## start Dataset excerpt

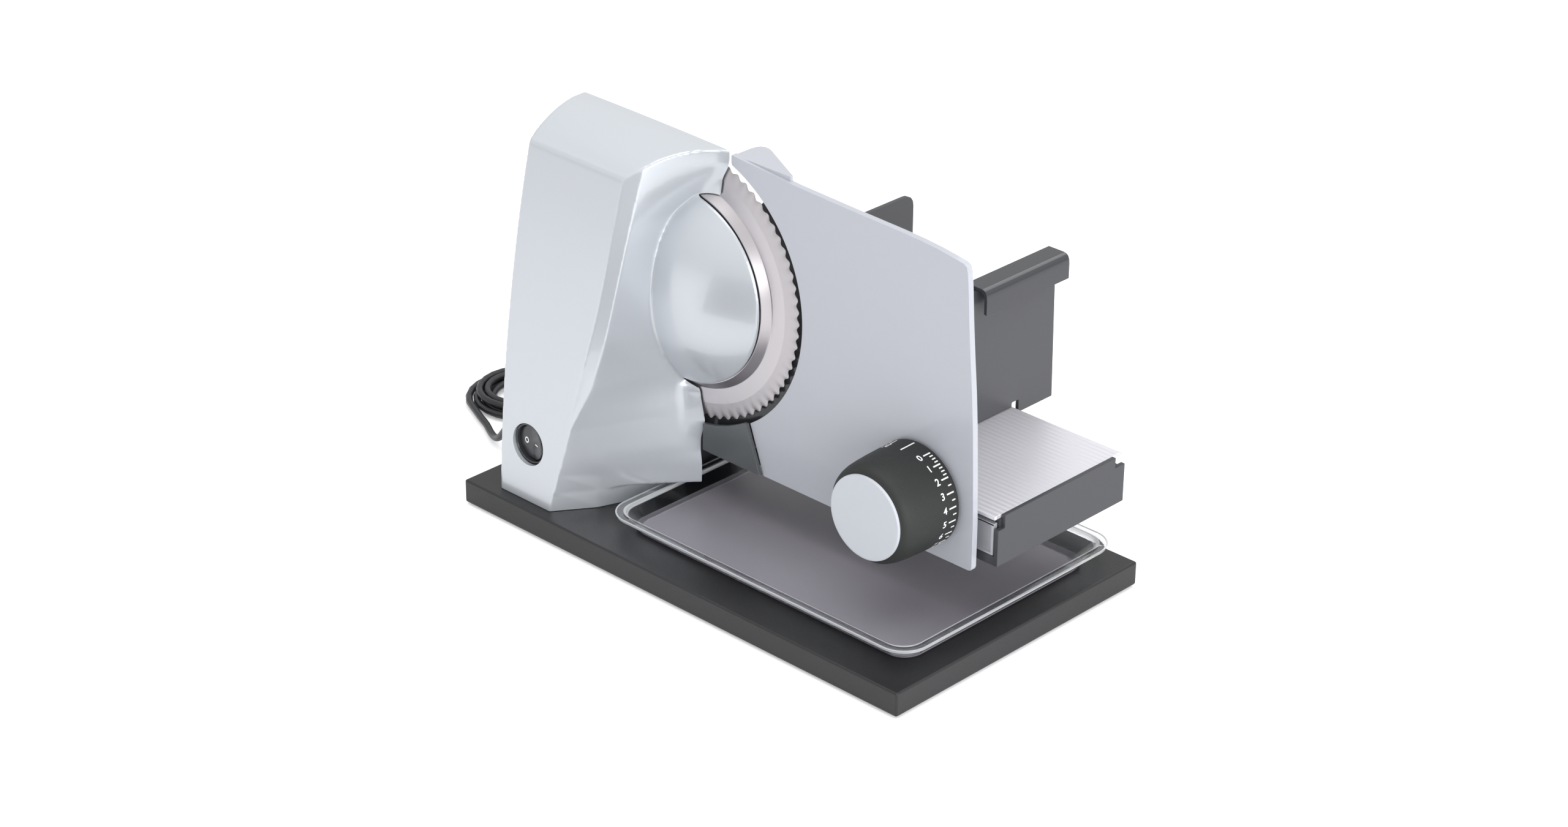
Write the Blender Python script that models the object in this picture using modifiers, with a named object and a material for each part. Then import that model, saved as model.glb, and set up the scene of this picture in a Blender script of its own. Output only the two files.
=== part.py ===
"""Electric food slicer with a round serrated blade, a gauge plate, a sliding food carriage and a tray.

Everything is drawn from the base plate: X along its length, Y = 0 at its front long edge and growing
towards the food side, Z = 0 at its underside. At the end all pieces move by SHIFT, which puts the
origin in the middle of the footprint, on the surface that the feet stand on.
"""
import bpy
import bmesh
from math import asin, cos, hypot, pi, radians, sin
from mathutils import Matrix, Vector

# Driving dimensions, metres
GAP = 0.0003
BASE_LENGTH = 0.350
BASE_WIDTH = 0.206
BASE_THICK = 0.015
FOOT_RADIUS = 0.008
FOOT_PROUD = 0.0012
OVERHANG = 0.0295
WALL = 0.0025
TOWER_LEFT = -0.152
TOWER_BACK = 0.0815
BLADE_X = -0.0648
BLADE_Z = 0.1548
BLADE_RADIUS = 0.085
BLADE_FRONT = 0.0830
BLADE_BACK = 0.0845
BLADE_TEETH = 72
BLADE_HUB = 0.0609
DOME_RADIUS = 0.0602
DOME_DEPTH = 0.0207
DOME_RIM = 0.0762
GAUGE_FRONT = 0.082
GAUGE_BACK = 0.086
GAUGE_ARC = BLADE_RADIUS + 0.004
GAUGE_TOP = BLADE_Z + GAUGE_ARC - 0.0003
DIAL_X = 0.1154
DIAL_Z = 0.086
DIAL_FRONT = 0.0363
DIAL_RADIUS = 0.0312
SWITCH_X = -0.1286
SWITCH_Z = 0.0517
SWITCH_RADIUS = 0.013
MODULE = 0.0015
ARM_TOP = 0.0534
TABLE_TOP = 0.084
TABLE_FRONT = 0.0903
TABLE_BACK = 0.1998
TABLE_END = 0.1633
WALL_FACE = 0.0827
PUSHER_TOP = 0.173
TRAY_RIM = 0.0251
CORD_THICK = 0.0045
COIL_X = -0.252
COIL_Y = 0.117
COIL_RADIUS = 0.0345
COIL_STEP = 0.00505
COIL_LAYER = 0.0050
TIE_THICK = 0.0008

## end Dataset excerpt

### Task to complete
Give back all the data exactly as written.

### Answer for the task
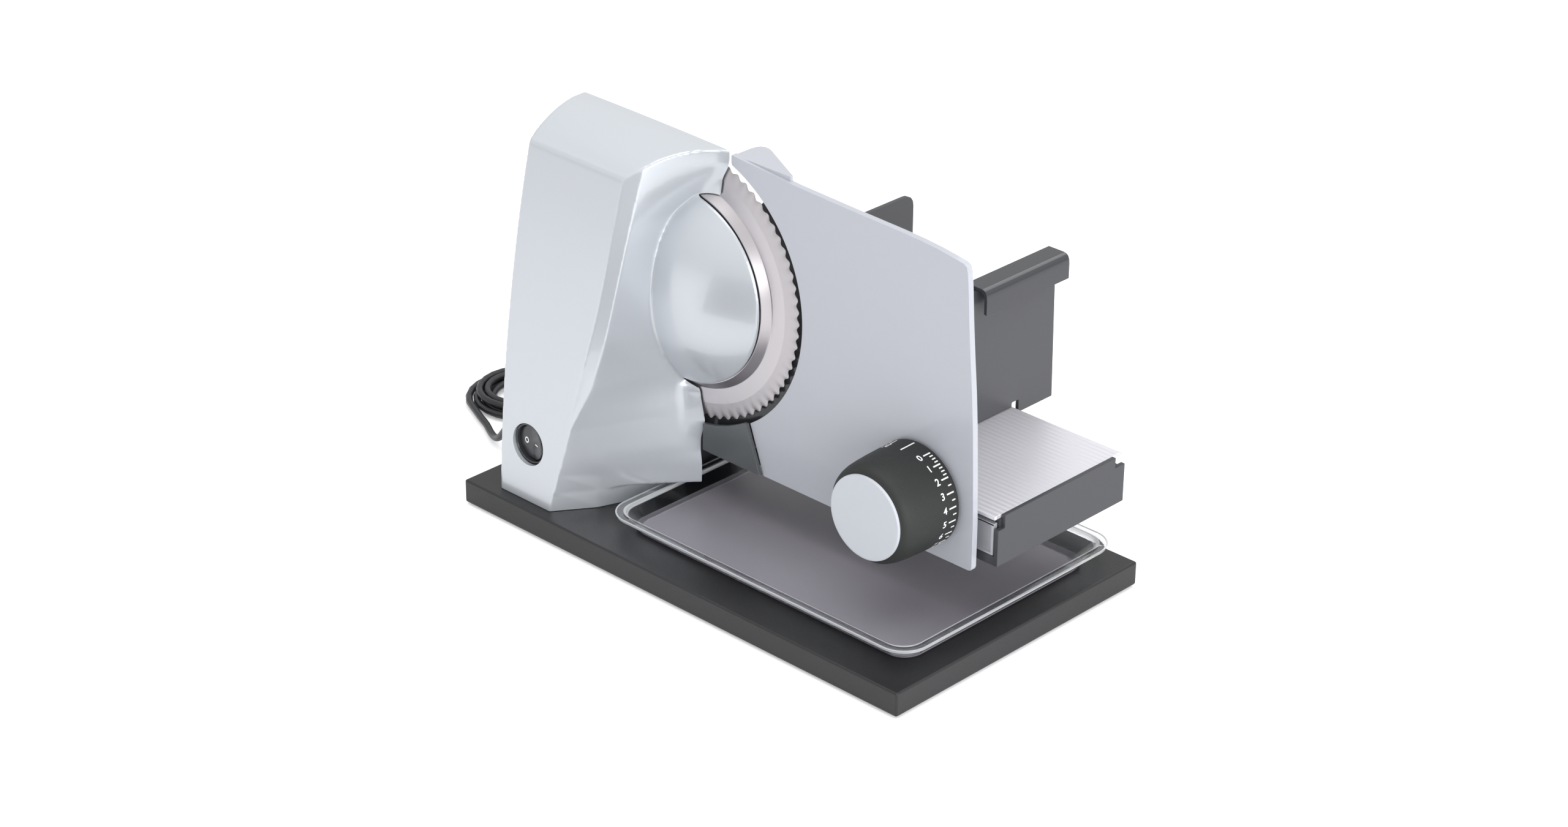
Write the Blender Python script that models the object in this picture using modifiers, with a named object and a material for each part. Then import that model, saved as model.glb, and set up the scene of this picture in a Blender script of its own. Output only the two files.
=== part.py ===
"""Electric food slicer with a round serrated blade, a gauge plate, a sliding food carriage and a tray.

Everything is drawn from the base plate: X along its length, Y = 0 at its front long edge and growing
towards the food side, Z = 0 at its underside. At the end all pieces move by SHIFT, which puts the
origin in the middle of the footprint, on the surface that the feet stand on.
"""
import bpy
import bmesh
from math import asin, cos, hypot, pi, radians, sin
from mathutils import Matrix, Vector

# Driving dimensions, metres
GAP = 0.0003
BASE_LENGTH = 0.350
BASE_WIDTH = 0.206
BASE_THICK = 0.015
FOOT_RADIUS = 0.008
FOOT_PROUD = 0.0012
OVERHANG = 0.0295
WALL = 0.0025
TOWER_LEFT = -0.152
TOWER_BACK = 0.0815
BLADE_X = -0.0648
BLADE_Z = 0.1548
BLADE_RADIUS = 0.085
BLADE_FRONT = 0.0830
BLADE_BACK = 0.0845
BLADE_TEETH = 72
BLADE_HUB = 0.0609
DOME_RADIUS = 0.0602
DOME_DEPTH = 0.0207
DOME_RIM = 0.0762
GAUGE_FRONT = 0.082
GAUGE_BACK = 0.086
GAUGE_ARC = BLADE_RADIUS + 0.004
GAUGE_TOP = BLADE_Z + GAUGE_ARC - 0.0003
DIAL_X = 0.1154
DIAL_Z = 0.086
DIAL_FRONT = 0.0363
DIAL_RADIUS = 0.0312
SWITCH_X = -0.1286
SWITCH_Z = 0.0517
SWITCH_RADIUS = 0.013
MODULE = 0.0015
ARM_TOP = 0.0534
TABLE_TOP = 0.084
TABLE_FRONT = 0.0903
TABLE_BACK = 0.1998
TABLE_END = 0.1633
WALL_FACE = 0.0827
PUSHER_TOP = 0.173
TRAY_RIM = 0.0251
CORD_THICK = 0.0045
COIL_X = -0.252
COIL_Y = 0.117
COIL_RADIUS = 0.0345
COIL_STEP = 0.00505
COIL_LAYER = 0.0050
TIE_THICK = 0.0008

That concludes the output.